(Continuous) Hyper parameter Tuning

Hyper parameter Tuning #

Demo

  • Dataset: The scenario uses wine quality benchmark from UCI Machine Learnng Repository, which requires classifying the quality of a wine from its properties.

  • Classifiers: Because we are trying to determine a hyper-parameter, we perform this analysis using the training data. We build a random forest classifier, and find that it gives good performance over a range of thresholds.
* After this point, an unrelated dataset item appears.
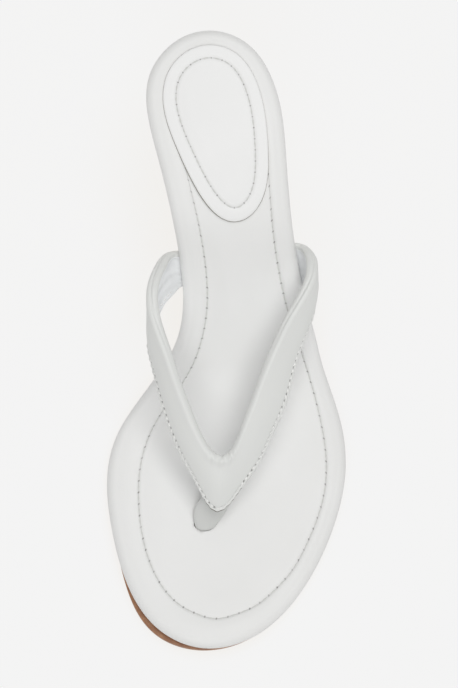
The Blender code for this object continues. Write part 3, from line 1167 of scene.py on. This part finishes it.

We want to understand if changes in the threshold affect the outcomes

  • Walkthrough:

    After loading the data, let’s first open the Bandwidth Assessment view.

    wine-1.png

    We see that the accuracy is constant for thresholds around .5. Then we use the Probability Control panel to adjust the threshold.

    wine-2.png

    For several values in the range, we create new classifiers that use the same model with different thresholds (.5, .55, .6, .65) and compare these models.

    wine-3.png

    We see that accuracy, F1 and MCC scores are very similar across the four.

    wine-4.png

    However, if we select the errors (left click to select the errors when threshold is .5, and right click to select the errors when threshold is .6), we see that they are different:

    wine-5.png

    For the lower thresholds, there are more false negatives, while for the higher thresholds more false positives. Trinary Instance Distribution view also shows this.

    wine-6.png

    In conclusion, this classifier is quite sensitive to small changes in the threshold, even though those changes do not affect the most common metrics.